Chat application based on Retrieval Augmented Generation RAG, using LangChain, BeatifulSoup and Streamlit libraries on Mistral7B llm
0 stars 2 forks source link

RAG_Chat

Chat application based on Retrieval Augmented Generation RAG technique, using LangChain, chromadb, BeatifulSoup and Streamlit libraries on Mistral7B llm.

High Level approach

The application pipeline broadly follows the typical ML pipeline in terms of data retrieval and wrangling in the pre-processing stage. This curated data is fed into the model to generate the response during the Model interaction stage. Finally, the output from the model is formated for any desired output specific requirements.

Pre-processing

This application during the Pre-processing stage retrieves web pages from the pre-defined list of input urls. Beatiful soup library is used to scrap the web pages and additional processing is carried out to extract the content from the scrapped web pages. This extracted information is further processed using langchain RecursiveCharacterTextSplitter to chuck the information with a chunk_size=300 and chunk_overlap=15.

This extracted information chucks called as KnowledgeBase, is further processed in the pipeline to convert them into embeddings using HuggingFaceEmbeddings(model_name="sentence-transformers/all-MiniLM-L6-v2") and finally store in Chroma vector database

Model Interaction

A simple chat application built on Streamlit library Chat component for interacting with the model.
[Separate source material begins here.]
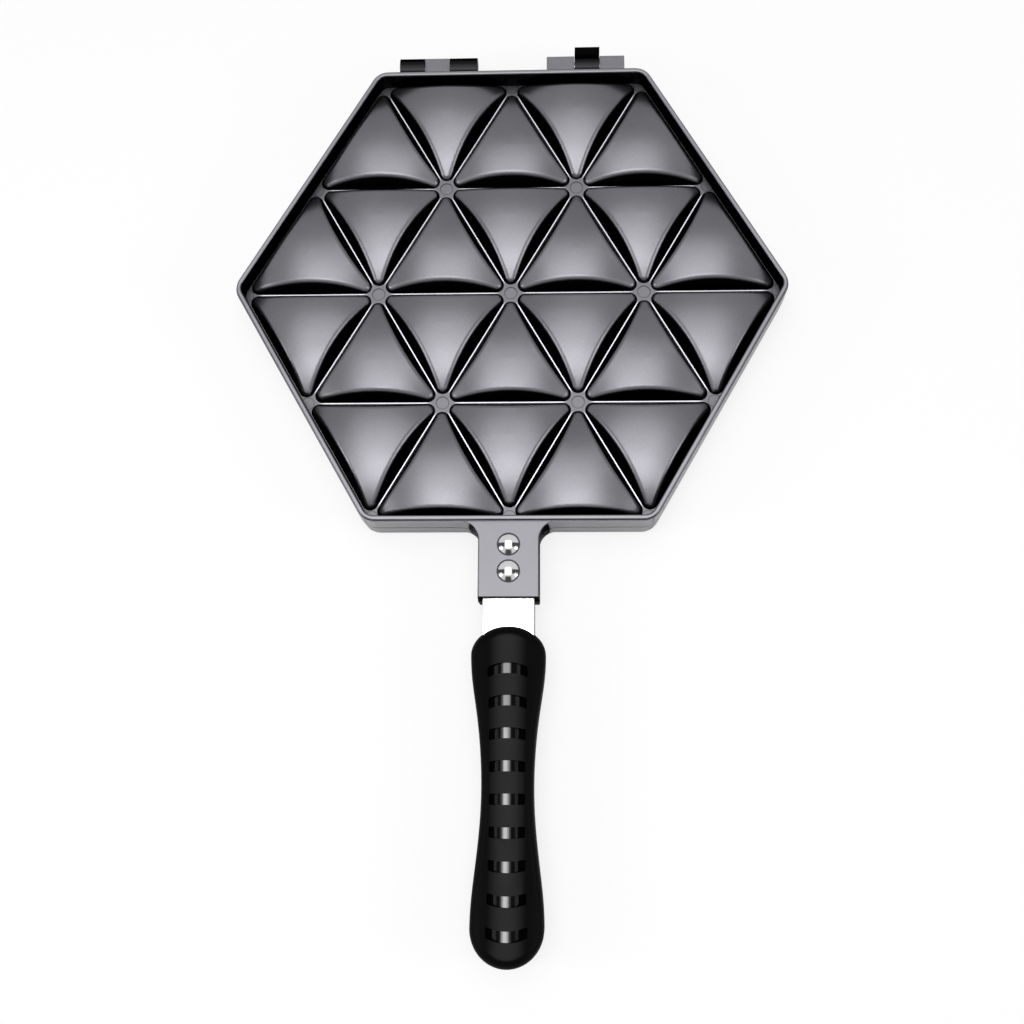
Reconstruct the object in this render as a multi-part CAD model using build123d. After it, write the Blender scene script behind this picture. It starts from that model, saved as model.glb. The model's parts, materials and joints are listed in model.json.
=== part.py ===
from build123d import *
import os
from math import atan2, cos, degrees, radians, sin, sqrt, tan

# Double-sided samosa pan, in millimetres.
# The two halves are the same set of pieces, turned over about the handle's direction and hinged.
# A half is drawn with Z = 0 on the parting plane and +Z towards its outside. X = Y = 0 is the
# middle of the hexagon, the handle points to -Y and the hinge lies at +Y.

# Triangular cells
cell_side = 64.0
cells_per_side = 2
seam_width = 0.6
rim_cell_gain = 1.2
dome_height = 9.7
dome_sphere_radius = 70.0
dome_wall_angle = 66.0
dome_corner_radius = 3.8
dome_shoulder_radius = 3.0
pocket_corner_radius = 3.0
node_mark_diameter = 6.0
node_mark_depth = 0.25

# Pan casting
casting_wall = 3.0
parting_gap = 0.3
rim_height = 13.3
cavity_margin = 1.2
rim_inner_lean = 0.2
rim_top_width = 2.25
rim_edge_radius = 0.8
rim_inner_edge_radius = 0.8
rim_corner_radius = 8.5
cavity_corner_radius = 5.0
ledge_height = 11.3
ledge_width = 0.45
flange_flare = 0.25

# Bracket for the handle, cast with the pan
bracket_width = 27.5
bracket_length = 34.4
bracket_root_radius = 8.0
bracket_draft = 2.0
bracket_edge_radius = 0.6
bracket_embed = 3.0
stem_inner_gap = 1.5

# Handle stem and its rivets
stem_width = 23.4
stem_thickness = 3.0
stem_side_clearance = 0.15
stem_bare_length = 12.7
stem_edge_radius = 0.4
tang_width = 12.0
tang_length = 88.0
tang_corner_radius = 3.0
tang_clearance = 0.1
rivet_head_diameter = 9.5
rivet_head_height = 1.9
rivet_shank_diameter = 5.0
rivet_tail_diameter = 8.4
rivet_tail_height = 1.6
rivet_first_offset = 10.25
rivet_spacing = 12.3
rivet_hole_clearance = 0.05

# Grip
grip_length = 145.0
grip_height = 12.4
grip_gap = 0.4
grip_nose_half_width = 16.75
grip_nose_length = 12.5
grip_waist_half_width = 11.6
grip_waist_offset = 78.7
grip_end_half_width = 16.0
grip_crown_radius = 28.0
grip_edge_radius = 5.0
front_flank = (0.375, 0.466)
rear_flank = (0.46, 0.466)
sleeve_wall = 1.3
window_count = 9
window_first_offset = 20.9
window_pitch = 13.6
window_length = 4.7
window_width = 15.5
window_width_gain = 2.4
window_arch = 2.0
window_corner_radius = 0.8

# Grip screws
screw_shank_diameter = 3.0
screw_head_diameter = 6.0
screw_head_height = 1.7
screw_tip_inset = 0.3
screw_driver_width = 0.8
screw_driver_depth = 0.8
screw_first_offset = 32.0
screw_spacing = 40.0
screw_core_clearance = 0.15
screw_thread_clearance = 0.02

# Hinge
hinge_offset = 8.3
hinge_station = 37.8
lug_radius = 5.6
lug_flat = 3.5
lug_embed = 2.5
web_top = 2.6
knuckle_width = 12.4
knuckle_side_clearance = 0.2
outer_lug_width = 12.4
inner_lug_width = 13.9
lip_reach = 6.9
lip_height = 8.2
lip_thickness = 2.6
lip_edge_radius = 1.2
slot_angle = 58.0
slot_width = 2.0
pin_diameter = 5.0
pin_end_inset = 0.5
pin_end_chamfer = 0.5
pin_press_clearance = 0.02
pin_running_clearance = 0.08

# Sizes that follow from the ones above
cell_height = cell_side * sqrt(3) / 2
cell_inradius = cell_side / (2 * sqrt(3))
wall_slope = radians(dome_wall_angle)
half_gap = parting_gap / 2
dome_top = casting_wall + dome_height
lattice_apothem = cells_per_side * cell_height
cavity_apothem = lattice_apothem + cavity_margin
rim_inner_apothem = cavity_apothem + rim_inner_lean
rim_outer_apothem = rim_inner_apothem + rim_top_width
ledge_apothem = rim_outer_apothem + ledge_width
flange_apothem = ledge_apothem + flange_flare
bracket_end = flange_apothem + bracket_length
stem_top = ledge_height - casting_wall
stem_bottom = stem_top - stem_thickness
stem_start = flange_apothem + stem_inner_gap
grip_start = bracket_end + stem_bare_length
grip_end = grip_start + grip_length
grip_top = grip_gap + grip_height
hinge_y = flange_apothem + hinge_offset
half_knuckle_slot = knuckle_width / 2 + knuckle_side_clearance
pan_middle_y = (grip_end - hinge_y - lip_reach) / 2
rivet_places = [flange_apothem + rivet_first_offset + i * rivet_spacing for i in range(2)]
screw_places = [grip_start + screw_first_offset + i * screw_spacing for i in range(2)]


def hexagon(apothem, corner_radius):
    """Hexagon with corners at +X and -X, flat sides to the handle and the hinge."""
    outline = RegularPolygon(radius=apothem, side_count=6, major_radius=False)
    return fillet(outline.vertices(), corner_radius)


def frustum(outline, base_z, height, lean):
    """Solid on an outline, its walls leaning inwards by an angle from the vertical."""
    return Pos(0, 0, base_z) * extrude(outline, height, taper=lean)


def cell_places():
    """Places of the cells inside the lattice, and of those with a side on the rim, turned to it."""
    inner_places = []
    rim_places = []
    reach = cells_per_side * cell_side
    columns = range(-2 * cells_per_side, 2 * cells_per_side + 1)
    for row in range(-cells_per_side, cells_per_side):
        for column in columns:
            for turn in (0, 180):
                points_up = turn == 0
                shift = (row % 2) / 2 + (0.5 if points_up else 0.0)
                x = (column + shift) * cell_side
                y = (row + (1 / 3 if points_up else 2 / 3)) * cell_height
                if abs(x) + abs(y) / sqrt(3) >= reach:
                    continue
                rim_turns = [t for t in (turn, turn + 120, turn + 240)
                             if x * sin(radians(t)) - y * cos(radians(t)) > lattice_apothem - 2 * cell_inradius]
                if rim_turns:
                    rim_places.append(Pos(x, y, 0) * Rot(0, 0, rim_turns[0]))
                else:
                    inner_places.append(Pos(x, y, 0) * Rot(0, 0, turn))
    return inner_places, rim_places


def node_places():
    """Seam crossings that lie inside the rim."""
    places = []
    reach = cells_per_side * cell_side
    for row in range(1 - cells_per_side, cells_per_side):
        for column in range(-2 * cells_per_side, 2 * cells_per_side + 1):
            x = (column + (row % 2) / 2) * cell_side
            y = row * cell_height
            if abs(x) + abs(y) / sqrt(3) < reach - cell_side / 2:
                places.append(Pos(x, y, casting_wall))
    return places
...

It has an Chat_Input component to receive the user input/query and a output container component.

The model "mistralai/Mistral-7B-Instruct-v0.2" hosted on Huggingface inference API is being used by this RAG pipeline for the interaction. The chat_input is sent to the model to receive the output via the API endpoint. The conversation memory is retained such that the model is interaction has continuity making the model remember the previous answers.

Please Note : Create a Access Token in the Huggingface website for accessing the hosted model for intference API.

Post-Processing

In the post-processing stage the output from the llm is used to enhance the user experience by adding response to the container component of the streamlit library with User and AI avatars to distinguish between them.